A federal magistrate judge ruled in favor of the state Attorney General’s Office and a Whidbey anti-noise group in several critical issues in a lawsuit over EA-18G Growler aircraft stationed at Whidbey Island Naval Air Station.
Chief United States Magistrate Judge J. Richard Creatura filed the report and recommendation in the case Friday. The parties have 14 days to file written objections.
In 2019, the state attorney general and Citizens of Ebey’s Reserve filed separate lawsuits, which were later joined into one, in U.S. District Court. They argued that the Navy violated the National Environmental Policy Act, or NEPA, and other federal laws by not adequately analyzing the impacts an increased number of the Navy aircraft would have on the environment and the community.
Creatura did not pull any punches in his report, writing that the Navy selected methods of evaluating data that supported its goal of bringing more Growlers to NAS Whidbey.
“The Navy did this at the expense of the public and the environment, turning a blind eye to data that would not support this intended result,” he wrote. “Or, to borrow the words of noted sports analyst Vin Scully, the Navy appears to have used certain statistics ‘much like a drunk uses a lamppost: for support, not illumination.’”
Attorney General Bob Ferguson sent the Whidbey News-Times a comment about the decision Friday night.

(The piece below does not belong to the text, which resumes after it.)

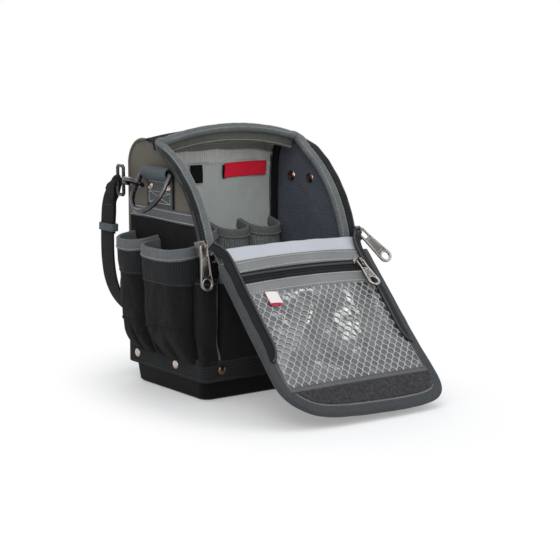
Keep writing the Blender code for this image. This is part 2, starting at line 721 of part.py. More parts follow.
strip_end = STRIP_START + STRIP_WIDTH
pocket_zip_start = strip_end + GAP
pocket_zip_end = pocket_zip_start + POCKET_ZIP_WIDTH
POCKET_ZIP_MIDDLE = (pocket_zip_start + pocket_zip_end) / 2
on_flap("flap_strip_upper", plain_plan(PANEL_POCKET_HALF_WIDTH, STRIP_START, strip_end),
        STRIP_THICKNESS, 1, GREY_TRIM)
on_flap("flap_strip_lower", plain_plan(PANEL_POCKET_HALF_WIDTH, pocket_zip_end + GAP,
                                       FLAP_JOINTS[1] - MESH_BREAK), STRIP_THICKNESS, 1, GREY_TRIM)
pocket_tape = on_flap("pocket_zipper",
                      plain_plan(PANEL_POCKET_HALF_WIDTH, pocket_zip_start, pocket_zip_end),
                      STRIP_THICKNESS, 1, ZIP_TAPE)
pocket_coil_plan = [
    (POCKET_ZIP_LOW, POCKET_ZIP_MIDDLE - POCKET_COIL_WIDTH / 2),
    (POCKET_ZIP_HIGH, POCKET_ZIP_MIDDLE - POCKET_COIL_WIDTH / 2),
    (POCKET_ZIP_HIGH, POCKET_ZIP_MIDDLE + POCKET_COIL_WIDTH / 2),
    (POCKET_ZIP_LOW, POCKET_ZIP_MIDDLE + POCKET_COIL_WIDTH / 2),
]
pocket_coil = on_flap("pocket_coil", pocket_coil_plan, POCKET_COIL_THICKNESS, 1, ZIP_TAPE,
                      SEAT + STRIP_THICKNESS / 2)
combine(pocket_tape, [pocket_coil], "UNION")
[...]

“The Navy has an important job, and it’s critical that their pilots and crews have the opportunity to train,” he wrote. “That does not relieve the federal government of its obligation to follow the law and take a hard look at any harm to child learning and natural resources. Today the magistrate judge recognized that the Navy fell far short of its obligation.”
Specifically, Creatura found that the Navy violated NEPA by failing to disclose the basis for greenhouse gas emission calculations; failing to quantify the impact of increased operations on classroom learning; failing to talk a hard look at species-specific impacts on birds; and failing to give detailed consideration to the idea of moving some operations to the base in El Centro, California.

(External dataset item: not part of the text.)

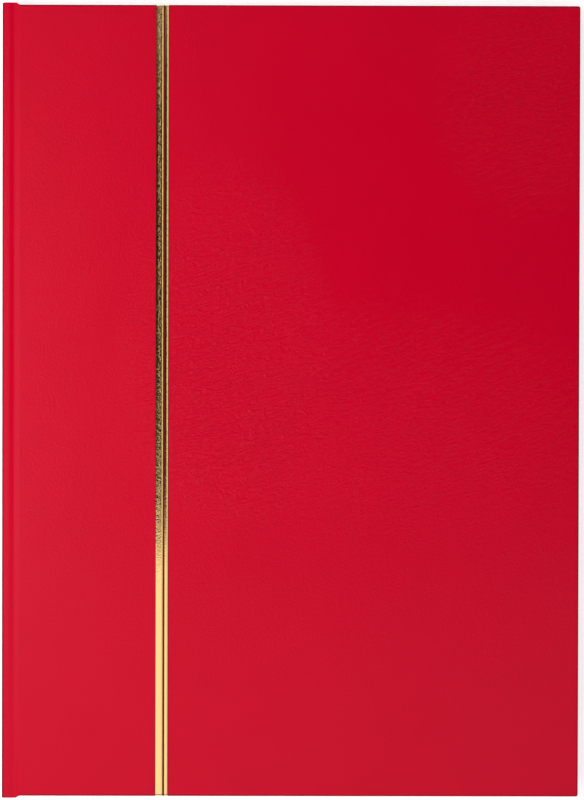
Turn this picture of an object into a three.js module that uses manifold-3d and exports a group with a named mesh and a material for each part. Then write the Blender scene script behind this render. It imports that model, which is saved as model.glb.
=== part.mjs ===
// A stock album for stamps, closed and lying on its back cover.
// A case of boards and leatherette holds eight card leaves with clear strips, glassine sheets
// between them, and a cloth hinge on every leaf. Millimetres, +Z up, +Y towards the head.
// Every piece is built with X measured from the outer face of the spine; the whole album is then
// moved so that the origin lies under its middle.
import * as THREE from "three";
import { mergeVertices } from "three/addons/utils/BufferGeometryUtils.js";
import Module from "manifold-3d";

const wasm = await Module();
wasm.setup();

// ---- Driving dimensions ----

// Case
const ALBUM_WIDTH = 224;
const BOARD_HEIGHT = 307;
const BOARD_THICKNESS = 2.2;
const BOARD_START = 7; // boards begin this far from the spine's outer face
const SKIN = 0.4; // leatherette
const TURN_IN = 15; // leatherette folded over the inside of a board
const TURN_IN_THICKNESS = 0.3;
const PASTEDOWN_THICKNESS = 0.15;
const PASTEDOWN_MARGIN = 3;
const EDGE_ROUND = 0.8;
const LAYER_GAP = 0.05; // between layers that are glued together

// Spine
const SPINE_THICKNESS = 2.6;
const SPINE_CORNER = 1;
const CAP_RISE = 0.8; // the spine stands past the boards at head and tail
const LINING_THICKNESS = 0.2;
const GROOVE_DEPTH = 0.25;
const GROOVE_CLOTH = 0.8;
const GROOVE_RIM = 0.1; // the cloth's edges lie this far under the boards' outer faces
const BAND_SIZE = 1.5;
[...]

“With respect to the impact of this increased operation on childhood learning,” Creatura wrote, “the Navy acknowledged numerous studies that concluded that aircraft noise would measurably impact learning but then arbitrarily concluded that because it could not quantify exactly how the increased operations would interfere with childhood learning, no further analysis was necessary.”
All the other claims against the Navy were dismissed, which included arguments that the Navy also violated the Administrative Procedure Act and the National Historic Preservation Act. Under NEPA, the Navy’s final decision may only be overturned if the Navy acted “arbitrarily and capriciously” and failed to take a “hard look” at the consequences of the proposed action.

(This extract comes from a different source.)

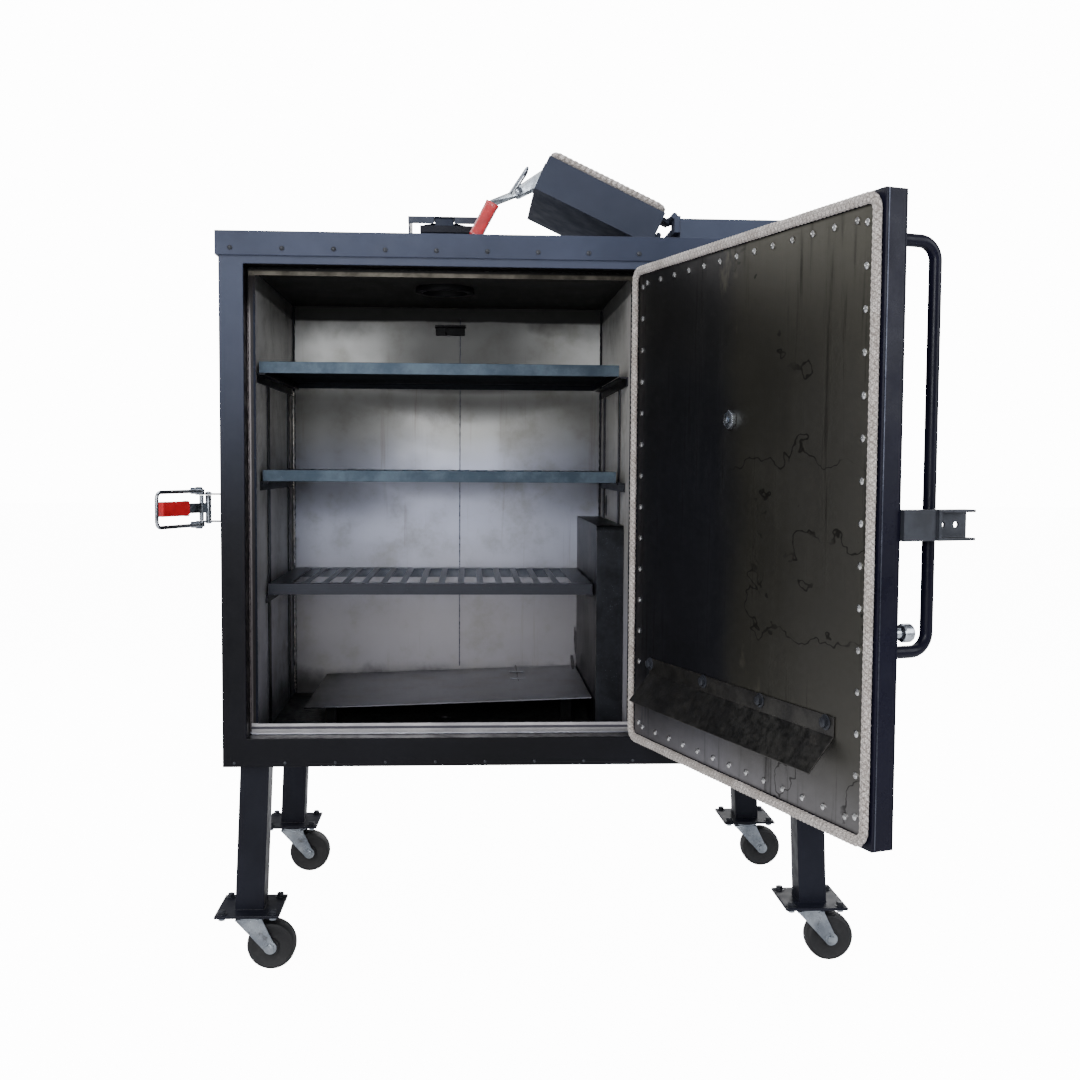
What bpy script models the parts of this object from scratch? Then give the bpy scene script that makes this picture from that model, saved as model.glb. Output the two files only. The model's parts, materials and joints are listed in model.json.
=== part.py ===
"""Insulated gravity-fed cabinet smoker: cooking chamber on the left, charcoal chute and firebox on the right.

Metres, +Z up, +X to the right, +Y to the back. The design is drawn with the front face of the cabinet
at Y = 0 and the floor at Z = 0, and the root empty then moves it so that its box stands on the origin.
"""

import math

import bmesh
import bpy
from mathutils import Matrix, Vector

# ---------------------------------------------------------------- driving dimensions
GAP = 0.0003  # clearance between solids that touch
SKIN = 0.002  # thickness of the outer sheets
LINER = 0.002  # thickness of the stainless inner sheets

LEFT, RIGHT = -0.4975, 0.7775  # cabinet sides
DEPTH = 0.745  # cabinet, front to back
BASE, TOP = 0.442, 1.517  # underside and roof
CAP_DROP = 0.048  # height of the roof cap's skirt
CAP_OUT = 0.006  # how far the skirt stands out from the panels
ROOF_SHEET = 0.003

FRAME_DEPTH = 0.042
OPENING_LEFT, OPENING_RIGHT = -0.449, 0.347
OPENING_LOW, OPENING_HIGH = 0.5003, 1.4536
LIP_LEFT, LIP_RIGHT = -0.4325, 0.3305  # inner edge of the stainless seal flange
LIP_LOW, LIP_HIGH = 0.5225, 1.437
LIP_THICK = 0.002

CHAMBER_LEFT, CHAMBER_RIGHT = -0.4365, 0.331
CHAMBER_LOW, CHAMBER_HIGH = 0.484, 1.444
CHAMBER_BACK = 0.607
CHAMBER_FRONT = FRAME_DEPTH + LIP_THICK + 2 * GAP

DRAIN = (-0.0530, 0.300)

DOOR_GAP = 0.004
DOOR_FRONT = -0.0085  # outer face of the closed door
DOOR_THICK = 0.037
DOOR_LEFT, DOOR_RIGHT = OPENING_LEFT + DOOR_GAP, OPENING_RIGHT - DOOR_GAP
DOOR_LOW, DOOR_HIGH = OPENING_LOW + DOOR_GAP, OPENING_HIGH - DOOR_GAP
DOOR_BACK = DOOR_FRONT + DOOR_THICK
DOOR_HINGE = Vector((0.362, -0.0125, 0))
DOOR_REST = math.radians(108.5)
DOOR_HINGE_HEIGHTS = (0.68, 1.27)
PANEL_THICK = 0.002
GASKET_THICK, GASKET_WIDE = 0.0125, 0.017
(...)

Creatura seemed receptive, for example, to COER’s argument that the Navy’s noise calculations that averages loud days with quiet ones doesn’t fairly represent reality, but he wrote that he is constrained in ruling because “the Navy did not arbitrarily or capriciously choose the annual average metric.”
Still, Creatura was critical of the Navy throughout his decision.
“One would think that with a nearly 200,000-page record, it would not be hard to convince a court that the Navy took a ‘hard look’ at the impacts on people and the environment,” he wrote. “However, the value of the record is not in its breadth but in its ability to inform the Navy’s decision. In this, unfortunately, the record is lacking.”
Bob Wilbur of COER said it appeared that the attorney general was successful on two issues and COER was successful on two issues. He said he was pleased with the outcome and hopes that the Navy does a better job on its Environmental Impact Statement the second time around.
Yet it’s unclear exactly what the ruling will mean. Creatura asked both sides to submit a stipulation regarding the appropriate remedy or a stipulated briefing schedule within 30 days.